A useful starting point is to understand how self compassion differs from self esteem. Self esteem is often based on evaluation, how well you are doing compared to a standard. That can feel good when things go right, but it can become fragile when you fail or feel behind. Self compassion is less about ranking and more about relating. You do not have to be special or successful to deserve support. This matters because many people try to motivate themselves through harsh self criticism, believing it keeps them sharp. Research suggests the opposite often happens. Constant self attack increases stress, narrows attention, and can lead to avoidance, procrastination, and perfectionism. Perfectionism looks like high standards, but it is frequently driven by fear of shame rather than love of growth. When mistakes feel unsafe, the brain focuses on self protection, not learning.
Mindfulness is one of the surprising bridges into self compassion. Mindfulness is not forced positivity. It is the skill of noticing what is happening without immediately turning it into a story about who you are. If you can name the experience, for example, I am feeling anxious, I am disappointed, I am tense, you create a little space between the feeling and your identity. That space makes it easier to choose a response. Instead of spiraling into I always mess up, you can ask, What is this feeling trying to tell me, and what would help right now.

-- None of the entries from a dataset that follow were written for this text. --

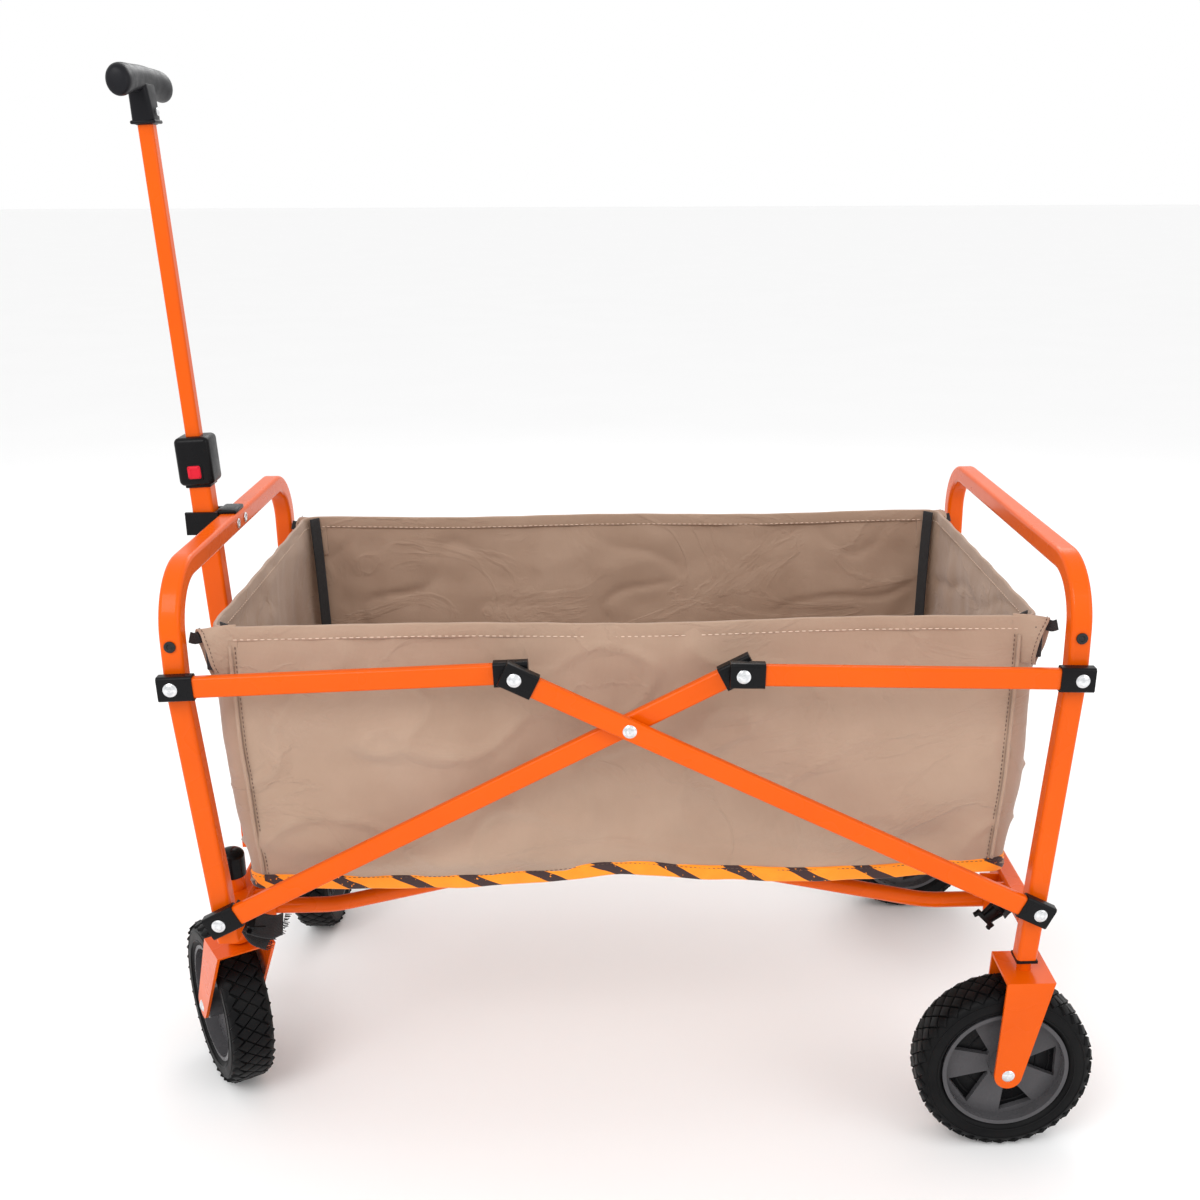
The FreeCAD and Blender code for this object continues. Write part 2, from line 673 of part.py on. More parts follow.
def placed(name, piece, x=ZERO, y=ZERO, z=ZERO, turn=ZERO, axis="0; 1; 0"):
    """One more copy of a piece, at a place and a turn of its own."""
    holder = doc.addObject("Part::Compound", name)
    holder.Links = [piece]
    return place(holder, x, y, z, turn, axis)


# ---------------------------------------------------------------- forks, wheels, casters
UPRIGHT = "0; 0; 1"


def tangent_angle(centre, radius, point, side):
    """Direction from a circle's centre to where a line from the point touches it."""
    dx, dz = point[0] - centre[0], point[1] - centre[1]
    return math.atan2(dz, dx) + side * math.acos(radius / math.hypot(dx, dz))


def fork(name, offset, stem_up):
    """Bent-sheet fork: swivel axis at the origin, top of the crown at z = 0, axle at -X."""
    half, drop, radius = size.crown_length / 2, size.crown_top_z - size.wheel_radius, size.fork_end_radius
    body = new_body(f"{name}_plates")
    sketch = new_sketch(body, "XZ_Plane", "outline")
    centre = (-offset.number, -drop.number)
    corners = [(-half.number, 0), (half.number, 0)]
    left = tangent_angle(centre, radius.number, corners[0], 1)
    right = tangent_angle(centre, radius.number, corners[1], -1)
    circle = Part.Circle(Vector(*centre, 0), Vector(0, 0, 1), radius.number)
    arc = Part.ArcOfCircle(circle, left, right + 2 * math.pi)
    top_left, top_right = (Vector(*corner, 0) for corner in corners)
    sketch.addGeometry(Part.LineSegment(top_left, top_right))
    sketch.addGeometry(Part.LineSegment(top_right, arc.EndPoint))
    sketch.addGeometry(arc)
    sketch.addGeometry(Part.LineSegment(arc.StartPoint, top_left))
    sketch.addConstraint(Sketcher.Constraint("Coincident", 0, 2, 1, 1))
    sketch.addConstraint(Sketcher.Constraint("Tangent", 1, 2, 2, 2))
    sketch.addConstraint(Sketcher.Constraint("Tangent", 2, 1, 3, 1))
    sketch.addConstraint(Sketcher.Constraint("Coincident", 3, 2, 0, 1))
    fix_point(sketch, 0, 1, -half, ZERO)
    fix_point(sketch, 0, 2, half, ZERO)
    fix_point(sketch, 2, 3, -offset, -drop)
    index = sketch.addConstraint(Sketcher.Constraint("Radius", 2, radius.number))
    sketch.setExpression(f"Constraints[{index}]", radius.text)
    pad(body, sketch, crown_width)
    gap_high = drop + radius * 2
    gap = block(f"{name}_gap", (size.crown_length + offset + radius) * 2,
                fork_room, gap_high, ZERO, ZERO,
                -size.fork_plate - gap_high / 2)
    hole = rod(f"{name}_axle_hole", size.bolt_radius, crown_width * 2, -offset, ZERO, -drop)
    plates = cut(f"{name}_bent", body, gap, hole)
    stem_long = stem_up + size.fork_plate
    stem = rod(f"{name}_stem", stem_radius, stem_long, z=stem_long / 2 - size.fork_plate, along="Z")
    return fuse(name, plates, stem)


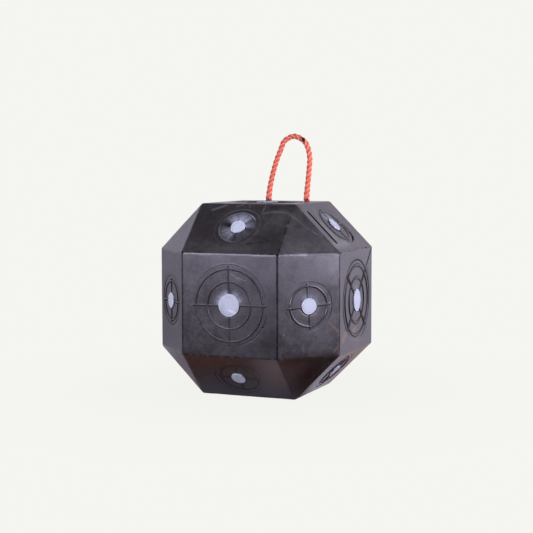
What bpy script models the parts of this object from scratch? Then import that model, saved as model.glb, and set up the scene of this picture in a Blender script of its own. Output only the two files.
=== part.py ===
# Cube archery target: a foam cube with its edges and corners cut away, so that
# six square faces, twelve narrower edge faces and eight blank corners show.
# Eighteen faces carry a raised aiming mark round a white bullseye, and a rope
# loop comes out of the top face for carrying.
#
# Metres, +Z up. The origin is the middle of the base, on the crests of the ribs
# that the block stands on. -Y is the front and +Z carries the rope.

import math

import bmesh
import bpy
from mathutils import Matrix, Vector

# The block
FACE_TO_FACE = 0.380
FACE_SIDE = 0.1974
SKIN_WALL = 0.012
EDGE_ROUND = 0.0025
EDGE_STEPS = 2
FIT_GAP = 0.0003
SHARP_DEGREES = 32

# The raised ribs of the aiming marks
RIB_HEIGHT = 0.0020
RIB_BASE_WIDTH = 0.0038
RIB_CREST_WIDTH = 0.0014
RIB_ROOT = 0.0015

# The aiming mark of a square face
LARGE_BULL_DIAMETER = 0.0444
LARGE_INNER_RING_DIAMETER = 0.0892
LARGE_OUTER_RING_DIAMETER = 0.1386
LARGE_CROSS_LENGTH = 0.1526
LARGE_RING_STEPS = 40

# The aiming mark of an edge face
SMALL_BULL_DIAMETER = 0.0304
SMALL_RING_DIAMETER = 0.0768
SMALL_CROSS_LENGTH = 0.0868
SMALL_RING_STEPS = 28

# The white bullseyes
BULL_RIM_CHAMFER = 0.0004
BULL_STEPS = 24

# The carrying rope
ROPE_DIAMETER = 0.0095
FOOT_SPACING = 0.0844
FOOT_OFFSET = 0.0086
FOOT_INSET = 0.0087
LOOP_HEIGHT = 0.1335
ROPE_STAND = 0.0060
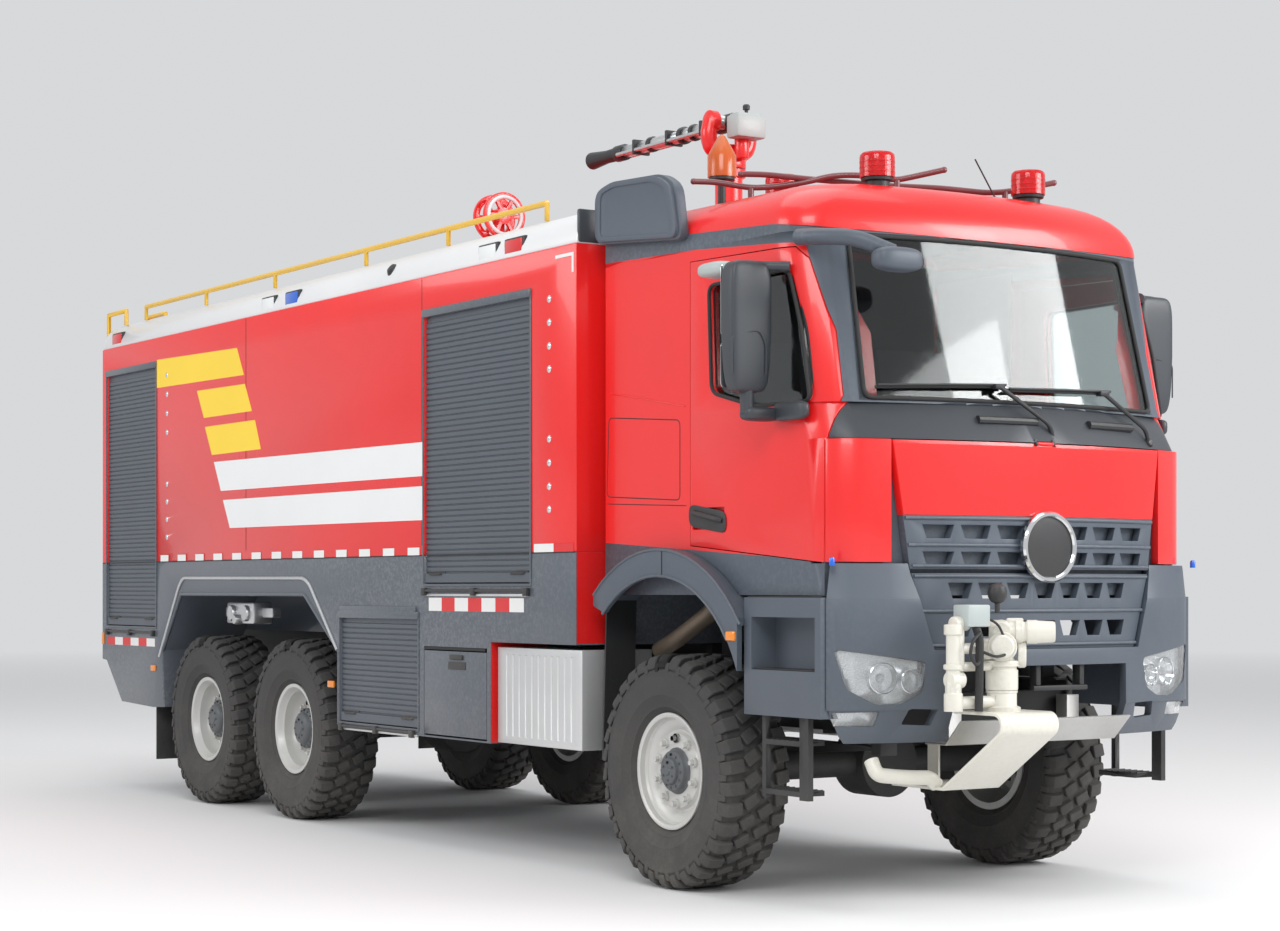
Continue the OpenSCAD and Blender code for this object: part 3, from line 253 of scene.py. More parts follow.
RED = finish("red_paint", (0.80, 0.012, 0.012), 0.3, coat=0.3, dust=0.05, reach=1.6, tone=0.07, grain=900,
             bump=0.012, wear=0.08,
             wear_colour=(0.5, 0.1, 0.09))
GREY = finish("grey_paint", (0.080, 0.096, 0.118), 0.38, coat=0.3, dust=0.16, reach=1.5, tone=0.12, grain=900,
              bump=0.015, wear=0.3,
              wear_colour=(0.3, 0.31, 0.33))
PLASTIC_GREY = finish("grey_moulding", (0.080, 0.098, 0.124), 0.46, dust=0.14, reach=1.6, tone=0.12,
                      grain=1400, bump=0.06, wear=0.25,
                      wear_colour=(0.24, 0.26, 0.28))
DARK_GREY = finish("dark_grey_trim", (0.042, 0.048, 0.056), 0.42, dust=0.06, reach=2.2, tone=0.1, grain=1400,
                   bump=0.04)
SHUTTER = finish("shutter_slats", (0.100, 0.116, 0.138), 0.42, metallic=0.2, dust=0.1, reach=1.6, tone=0.12,
                 grain=700, bump=0.02)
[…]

Another key piece is common humanity, the recognition that struggle is part of being human. Shame thrives on the belief that you are uniquely flawed. Common humanity disrupts that isolation. It does not dismiss your pain, it simply reminds you that mistakes, rejection, confusion, and grief are not proof that you are broken. They are evidence that you are alive and connected to the same imperfect conditions everyone else is navigating.
The body is involved too. When you feel threatened, your nervous system shifts into fight, flight, or freeze. Self compassionate cues can support a calmer state. Slow breathing, especially longer exhales, can stimulate the vagus nerve, a major pathway in the parasympathetic nervous system associated with rest and recovery. You might notice that when you speak to yourself gently, your shoulders drop or your jaw unclenches. That is not just emotional, it is physiological. Feeling safer inside your own mind can make it easier to think clearly, communicate well, and make decisions that match your values.
Boundaries are another form of self compassion that people misunderstand. A boundary is not a wall or a punishment. It is information about what you can and cannot sustain. Saying no, asking for time, or limiting contact with draining situations can be an act of care for yourself and, often, for the relationship. Resentment tends to grow where needs are ignored. Clear boundaries reduce the chance that kindness turns into self abandonment.
If you want a practical way to test your inner tone, listen for the difference between coaching and condemning. Coaching sounds like, This is hard, but we can take the next step. Condemning sounds like, What is wrong with you. One builds resilience, the other builds fear. Self compassion also supports motivation because it keeps you engaged after setbacks. When failure does not threaten your worth, you can look at it more accurately, learn faster, and try again with less drama.
Treating yourself like a person worth supporting does not mean you will never feel stressed or make mistakes. It means that when life inevitably gets messy, you become a safer place to land. Over time, that inner safety changes habits, relationships, and even the way you handle success, because you are no longer chasing proof that you deserve care. You are practicing it, one ordinary moment at a time.